Carter believes there hasn’t been much pushback from fans over jersey patches since they’ve become accustomed to seeing sponsorship everywhere. The patches on NBA jerseys are limited in size to 2.5 inches by 2.5 inches.
“The key … is to position this so it’s not too much in your face,” Carter said, adding that the NBA is “pretty good at striking that blend of what’s appropriate.”
Neither the NBA nor Gatorade said how much the partnership is worth, though Carter said he doesn’t “know that it’s as important from a (financial) numbers perspective as much as it really underscores that the NBA is continuing to look for unique ways to add marketing inventory.
“I think the NBA sees, as they continue to build this league as an asset of theirs, there will be plenty of marketing dollars coming behind it and being innovative with something like this is really the front end of that.”

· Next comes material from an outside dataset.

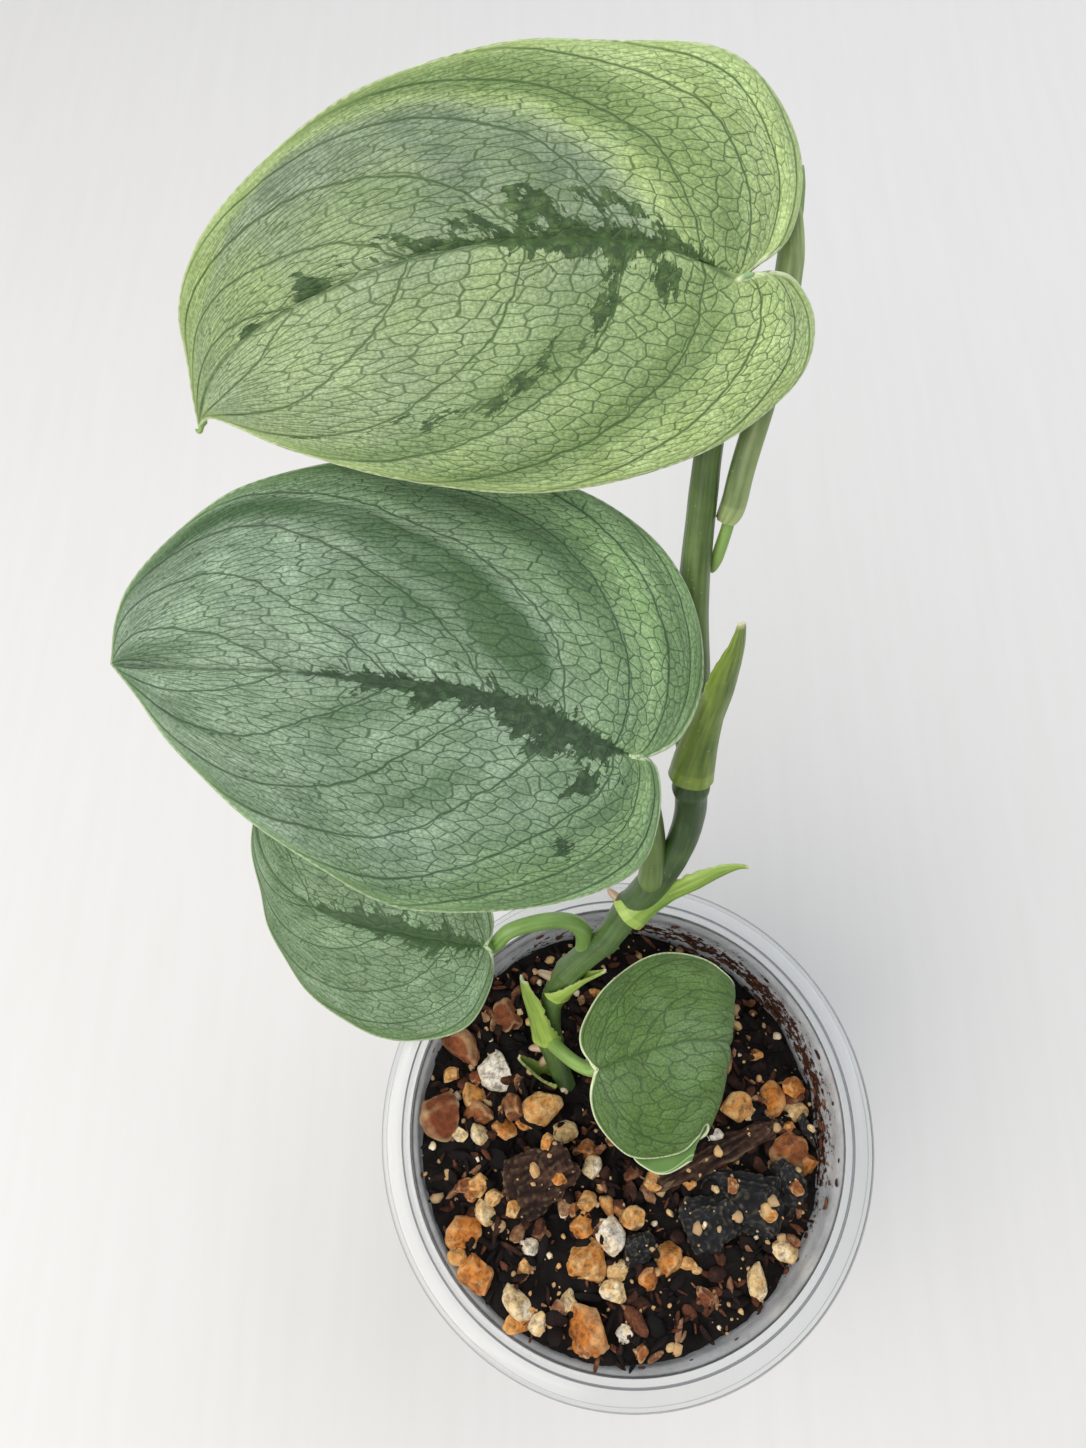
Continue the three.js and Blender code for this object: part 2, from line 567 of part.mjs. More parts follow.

The development league has grown from eight teams when it debuted in 2001-02, to 25 for next season. There could be some concern that renaming an entire league with a corporate sponsorship opens the door for more overbearing marketing at events.
“Everything’s been very incremental,” Carter said. “You’ve seen it at the collegiate level with jersey patches. I don’t know if it’s a slippery slope. You should ask the people that run the (English Premier League). For them, there is no slippery slope.
“It is a very decided and concerted effort to drive as much revenue from corporate partnerships as possible.”
Gatorade senior vice president and general manager Brett O’Brien talked about several examples of how his company’s science expertise will be used in the D-League, including testing for a player’s sweat type and amount, if they are a fat burner or carbohydrate burner, recovery advances and joint health.
Added D-League President Malcolm Turner: “This promotes performance overall, but helps maximize potential and, ultimately, the product that we have on court.”